Короче, меня заставили туда прийти.
Прихожу.
…Звали его Земсков,
«Ну, так что это там за группа «Альфа» такая?»
«Да вот… группа «Альфа». Поет песни Сарычева на стихи Есенина и молодого поэта Андрея Лукьянова. Все документы в порядке. Вот бланк Курчатовского дом культуры. Вот литовка Ворошиловского райкома. Вы же сами все это и утверждали!»
Он смотрит: там действительно везде стоят печати райкома. Тогда он берет всю эту пачку, рвет ее на мелкие кусочки – и в урну.
«Вы знаете, что такое «Группа Альфа»? Нет? Группа «Альфа» – это была такая зондеркоманда SS, и значит, вы пропагандируете фашистские лозунги на концертах!»
«Что вы такое говорите! Вы тут стоите и нагло мне в лицо врете!»
«Да вы с кем так разговариваете? Да я вас! Да завтра! Да ноги тут вашей больше не будет!»
«Да пошел ты на фиг!» – ответил я. После чего собрал манатки – и махнул домой!
На следующий день она мне позвонила сама: «Летом 1985 года в Москве будет фестиваль молодежи и студентов, и сейчас как раз сложилась такая ситуация, что в Люблинском райкоме комсомола нужен человек, который будет от Петровки, 38 руководить комсомольским оперативным отрядом. Я порекомендовала тебя…»
Я съездил на собеседование в райком комсомола, а потом поехал в «Курчатник», где объявил, что увольняюсь.
«Как это ты увольняешься, ты же еще должен отрабатывать после института!» – набросились на меня.
«Да ничего я не буду отрабатывать!» – говорю я и прямиком направляюсь в комитет ВЛКСМ: «По комсомольской путевке в течение трех дней…» Я даже не сдавал там ответственность: ушел – и ушел. Все были просто в шоке!
Мне дали ментовскую ксиву и посадили в Люблинском райкоме. Начали мы зачищать район. Прошел у нас мощный рейд, в ходе которого было задержано 115 человек: кто-то обнюханный, кто-то – с цепями, уже первые люберы появились. О каждом задержанном были собраны данные: имя, фамилия, год рождения, где, чего и как. Все это записывалось в трех экземплярах…
И вот звонит мне тот парень из Комитета и говорит: «Надо встретиться!»
Я говорю: «Давай! У меня для тебя много интересного!»
Он говорит: «Отлично!»
И мы встречаемся. Я приношу ему эти списки.
Он спрашивает: «Ну, что у тебя?»
Я говорю: «Да вот списки принес» – и протягиваю ему эти тридцать листов с данными на 115 люблинских неформалов.

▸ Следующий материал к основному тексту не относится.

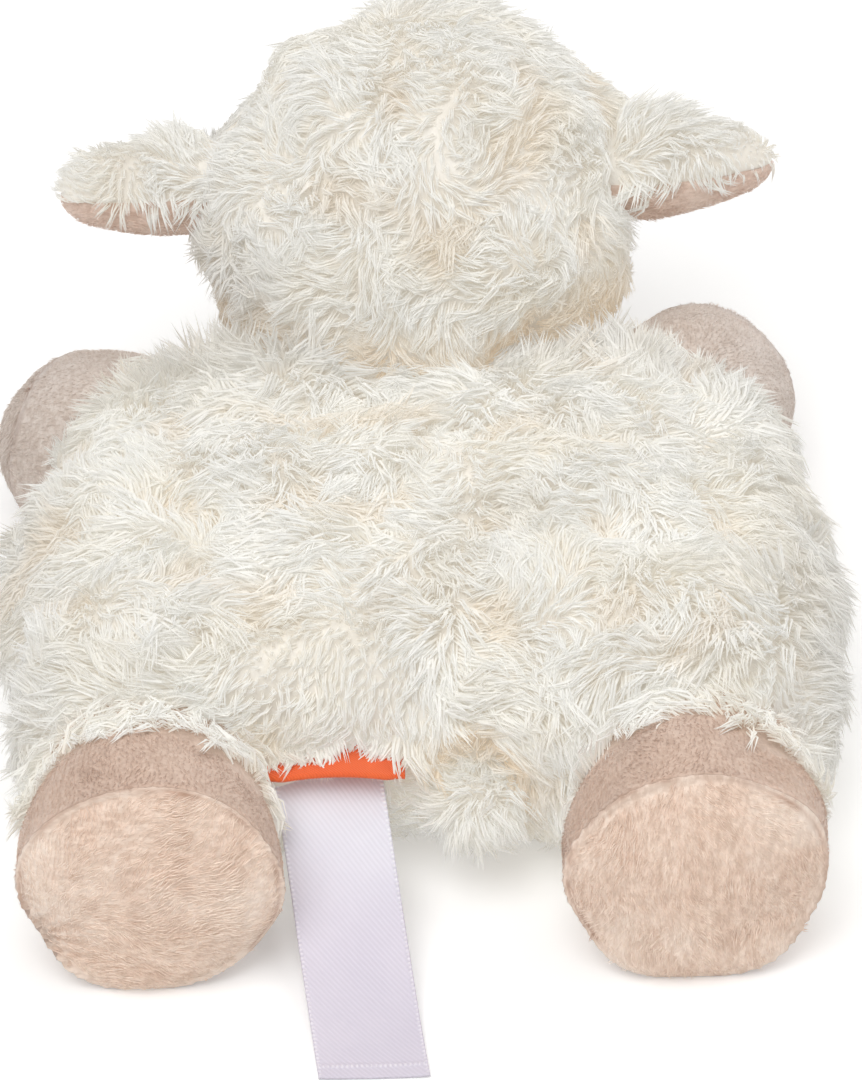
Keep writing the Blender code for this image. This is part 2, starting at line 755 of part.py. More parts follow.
def tab_place(across, row):
    """Out along the lower layer, round the fold and back along the upper one."""
    half = (TAB_FOLD + TAB_CLOTH) / 2
    straight = SEAM_DEPTH + TAB_REACH - half
    turned_by = math.pi * min(max(row - 1, 0), FOLD_ROWS) / FOLD_ROWS
    out = straight if 0 < round(row) < FOLD_ROWS + 2 else 0
    arch = SEAM_ARCH * (1 - across**2)
    x = TAB_SIDE + across * TAB_WIDTH / 2
    y = BODY_REAR_REACH - SEAM_DEPTH + out + half * math.sin(turned_by)
    return Vector((x, y, SIDE_SEAM_HEIGHT + arch - half * math.cos(turned_by)))


def label_place(across, row):
    """Down from under the tab in one curve, to lie on the table."""
    along = row / LABEL_ROWS
    slope = math.radians(LABEL_DROP_DEG)
    under = SIDE_SEAM_HEIGHT - TAB_FOLD / 2 - TAB_CLOTH - GAP - LABEL_CLOTH
    rest = LABEL_REST + LABEL_CLOTH / 2
    third = LABEL_REACH / 3
    length = LABEL_REACH + SEAM_DEPTH
    reaches = (0, third, 2 * third, length)
    heights = (under + SEAM_DEPTH * math.tan(slope), under - third * math.tan(slope), rest, rest)
    rest_share = 1 - along
    weights = (rest_share**3, 3 * rest_share**2 * along, 3 * rest_share * along**2, along**3)
    y = sum(weight * reach for weight, reach in zip(weights, reaches))
    z = sum(weight * height for weight, height in zip(weights, heights))
    arch = SEAM_ARCH * ARCH_SHARE * (1 - across**2) * rest_share**2
    x = LABEL_SIDE + across * LABEL_WIDTH / 2 - LABEL_DRIFT * along
    return Vector((x, BODY_REAR_REACH - SEAM_DEPTH + y, z + arch))


def build_tab_and_label(parts, cutters, materials):
    outside = body_form("body_outside", cutters)
    grow(outside, GAP)
    rows = FOLD_ROWS + 2
    tab = strip("seam_tab", TAB_COLUMNS, rows, tab_place, TAB_CLOTH, parts, materials["tab"])
    columns, rows, cloth = LABEL_COLUMNS, LABEL_ROWS, materials["label"]
    label = strip("care_label", columns, rows, label_place, LABEL_CLOTH, parts, cloth)
    cut(tab, outside)
    cut(label, outside)


def main():
    clear_scene()
    parts = make_collection("plush_sheep")
    cutters = make_collection("cutters")
    materials = {
        "fur": make_material("cream_fur", FUR_COLOUR, 0.95),
        "beige": make_material("beige_pile", BEIGE_COLOUR, 0.9),
        "sole": make_material("beige_sole", BEIGE_COLOUR, 0.85),
        "stuffing": make_material("white_stuffing", STUFFING_COLOUR, 1.0),
        "tab": make_material("orange_weave", TAB_COLOUR, 0.7),
        "label": make_material("white_satin", LABEL_COLOUR, 0.45),
        "eye": make_material("dark_eye", EYE_COLOUR, 0.1),
        "washer": make_material("white_washer", WASHER_COLOUR, 0.5),
        "thread": make_material("brown_thread", THREAD_COLOUR, 0.6),
    }
    wide = BODY_HALF_WIDTH + OVERRUN
    long = HEAD_REACH + HEAD_RADIUS + OVERRUN
    table = block("table_plane", (-wide, -long, -OVERRUN), (wide, long, 0), cutters)

    pockets = build_legs(parts, cutters, materials, table)
    pockets.append(build_tail(parts, cutters, materials))
    pockets.append(build_neck(parts, cutters, materials))
    build_body(parts, cutters, materials, pockets)
    ear_pockets = build_ears(parts, cutters, materials)
    holes, recesses = build_eyes(parts, cutters, materials)
    build_head(parts, cutters, materials, ear_pockets, holes, recesses)
    build_muzzle(parts, cutters, materials)
    build_tab_and_label(parts, cutters, materials)


main()
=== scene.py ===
# Plush sheep lying on its belly, in the same frame as its CAD model.
# Metres, +Z up. The sheep faces -Y, its left side is +X, and it rests on Z = 0.
import json
import math

import bmesh
import bpy
import numpy as np
from mathutils import Matrix, Vector

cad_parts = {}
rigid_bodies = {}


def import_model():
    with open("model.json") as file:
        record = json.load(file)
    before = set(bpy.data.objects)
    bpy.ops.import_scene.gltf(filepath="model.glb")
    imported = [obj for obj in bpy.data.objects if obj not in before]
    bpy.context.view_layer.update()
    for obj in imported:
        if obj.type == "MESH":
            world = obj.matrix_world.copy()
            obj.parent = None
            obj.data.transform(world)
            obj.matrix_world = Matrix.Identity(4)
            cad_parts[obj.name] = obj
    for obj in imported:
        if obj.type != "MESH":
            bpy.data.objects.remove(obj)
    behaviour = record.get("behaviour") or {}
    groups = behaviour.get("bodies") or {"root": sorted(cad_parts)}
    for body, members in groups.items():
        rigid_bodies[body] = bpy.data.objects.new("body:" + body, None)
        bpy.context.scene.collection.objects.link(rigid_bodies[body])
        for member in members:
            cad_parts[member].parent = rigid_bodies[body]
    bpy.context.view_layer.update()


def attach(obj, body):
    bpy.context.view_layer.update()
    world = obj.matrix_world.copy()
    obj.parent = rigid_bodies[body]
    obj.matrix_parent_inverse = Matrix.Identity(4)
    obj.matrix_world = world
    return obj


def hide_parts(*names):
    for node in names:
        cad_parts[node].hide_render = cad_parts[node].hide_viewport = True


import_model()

sides = {"left": 1, "right": -1}


# Meshes, pieces and fields shared by all
def meshFrom(name, points, faces):
    mesh = bpy.data.meshes.new(name)
    mesh.from_pydata([tuple(point) for point in points], [], faces)
    mesh.update()
    return mesh


def addPiece(name, mesh, material, smooth=True):
    piece = bpy.data.objects.new(name, mesh)
    bpy.context.scene.collection.objects.link(piece)
    mesh.materials.clear()
    mesh.materials.append(material)
    mesh.polygons.foreach_set("use_smooth", [smooth] * len(mesh.polygons))
    return piece


def readPoints(mesh, what="position"):
    values = np.zeros(len(mesh.vertices) * 3, dtype=np.float32)
    if what == "position":
        mesh.vertices.foreach_get("co", values)
    else:
        mesh.vertex_normals.foreach_get("vector", values)
    return values.reshape(-1, 3).astype(float)


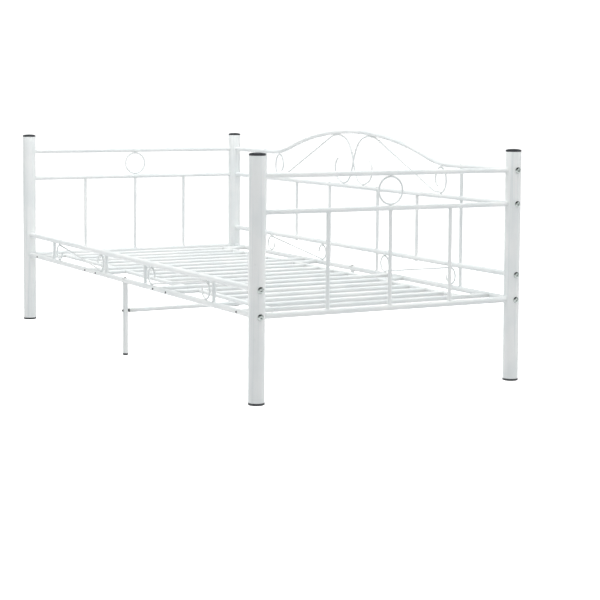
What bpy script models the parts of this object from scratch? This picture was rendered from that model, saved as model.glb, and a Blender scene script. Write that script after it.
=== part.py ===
"""Metal daybed: two post-and-rail ends, a low front guard, an arched rear panel, three slat panels.

Metres, +Z up.  X is the length, Y the depth (front at -Y, rear at +Y), and the origin is on
the floor below the middle of the bed.  Left is -X and right is +X.
"""
import bpy
import bmesh
from math import asin, cos, pi, radians, sin, sqrt
from mathutils import Matrix, Vector

# ---------------------------------------------------------------- driving dimensions
LENGTH = 2.060
DEPTH = 0.970
POST_HEIGHT = 0.745
POST_RADIUS = 0.0255
POST_WALL = 0.0015
CAP_HEIGHT = 0.009
FOOT_HEIGHT = 0.007

BASE_Z = 0.262
GUARD_Z = 0.342
MIDDLE_Z = 0.569
TOP_Z = 0.677
CREST_Z = 0.775
CREST_ARC_RADIUS = 1.70
CREST_ARC_HALF = 0.50
CREST_END_HALF = 0.65

HEAVY_RADIUS = 0.0095
LIGHT_RADIUS = 0.008
SPINDLE_RADIUS = 0.006
WIRE_RADIUS = 0.0033

END_SPINDLE_PITCH = 0.220
OUTER_SPINDLE_X = 0.714
MIDDLE_SPINDLE_X = 0.441
INNER_SPINDLE_X = 0.176
SPINDLE_PROUD = 0.002

SCROLL_OUTER_X = 0.656
SCROLL_INNER_X = 0.230
SCROLL_SWEEP = radians(285)

PANEL_PITCH = 0.627
PANEL_SLATS = 6
SLAT_PITCH = 0.1044
SLAT_RADIUS = 0.008
STRINGER_RADIUS = 0.0075
STRINGER_Y = 0.350
WELD_DEPTH = 0.0023

LEG_WALL = 0.0012
BRACE_Z = 0.157
BRACE_BEND = 0.045
COLLAR_RADIUS = 0.006
COLLAR_LENGTH = 0.004

BOLT_SHANK = 0.004
BOLT_HOLE = 0.0047
BOLT_HEAD_RADIUS = 0.010
BOLT_HEAD_HEIGHT = 0.004
SMALL_SHANK = 0.003
SMALL_HEAD_RADIUS = 0.005
SMALL_HEAD_HEIGHT = 0.003

GAP = 0.0003            # clearance kept between pieces that touch
POST_SIDES = 24
TUBE_SIDES = 12
STRINGER_SIDES = 10
HOLE_SIDES = 8

POST_X = LENGTH / 2 - POST_RADIUS
POST_Y = DEPTH / 2 - POST_RADIUS
SIDES = (("left", -1), ("right", 1))
ROWS = (("front", -1), ("rear", 1))


# ---------------------------------------------------------------- scene, collections, materials
for leftover in list(bpy.data.objects):
    bpy.data.objects.remove(leftover, do_unlink=True)

PARTS = bpy.data.collections.new("daybed")
CUTTERS = bpy.data.collections.new("daybed_cutters")
bpy.context.scene.collection.children.link(PARTS)
bpy.context.scene.collection.children.link(CUTTERS)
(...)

«А что это такое?» – спрашивает он.
«То, что вас интересует: неформальная молодежь…»
«А откуда ты это взял?»
«Да вот комсомольский оперативный отряд Люблинского района провел работу. Эти сведения, конечно, есть у нас в комитете ВЛКСМ, в спортивном отделе. Но я специально принес для Вас, потому что Вам эти сведения нужны для Вашей работы. И мы еще будем такие рейды делать!»
«А ты там что делаешь?»
«А я там… милиционер».
Он на меня тогда сильно разозлился.
«А институт имени Курчатова?»
«А я там больше не работаю. Я по комсомольской путевке направлен в Люблинский райком ВЛКСМ».
В результате все произошло так, как говорила Юля: от меня отлипли и, та история завершилась. Но после истории с «Воскресением» и «Альфой» я почувствовал, что еще немножко – и я перейду грань. До сих пор я каким-то чудесным образом выкручивался, мой ангел-хранитель вытаскивал меня из всех историй. И тогда я прекратил делать концерты.
А потом открылся рок клуб в Питере, появилась рок-лаборатория в Москве, да и в «Курчатнике», где я некоторое время проработал, замутилось рок-движение. Многие из тех людей, с которыми я работал, продолжали во всем этом вариться, а я отошел в сторону.
Мы не были антисоветчиками, но я неосознанно противостоял существовавшей системе. Теперь рок-музыка развивается совершенно легально. Но почва для этого была подготовлена нашими усилиями. Может быть, именно мы и сделали эту революцию, которая привела к тому, что мы сегодня живет в другой стране? Ведь те, кто ходил на подпольные рок-концерты, были уже людьми совершенно другой формации…»
С наступлением XXI века, Константин Межибовский вновь начал устраивать сейшена своих любимых музыкантов, но только теперь «ДДТ», «Алиса» и Вячеслав Бутусов выступают в лучших столичных залах. А однажды Константин реализовал свою давнюю мечту и организовал концерт в Кремле, во Дворце Съездов: это был творческий вечер поэта-песенника Юрия Энтина.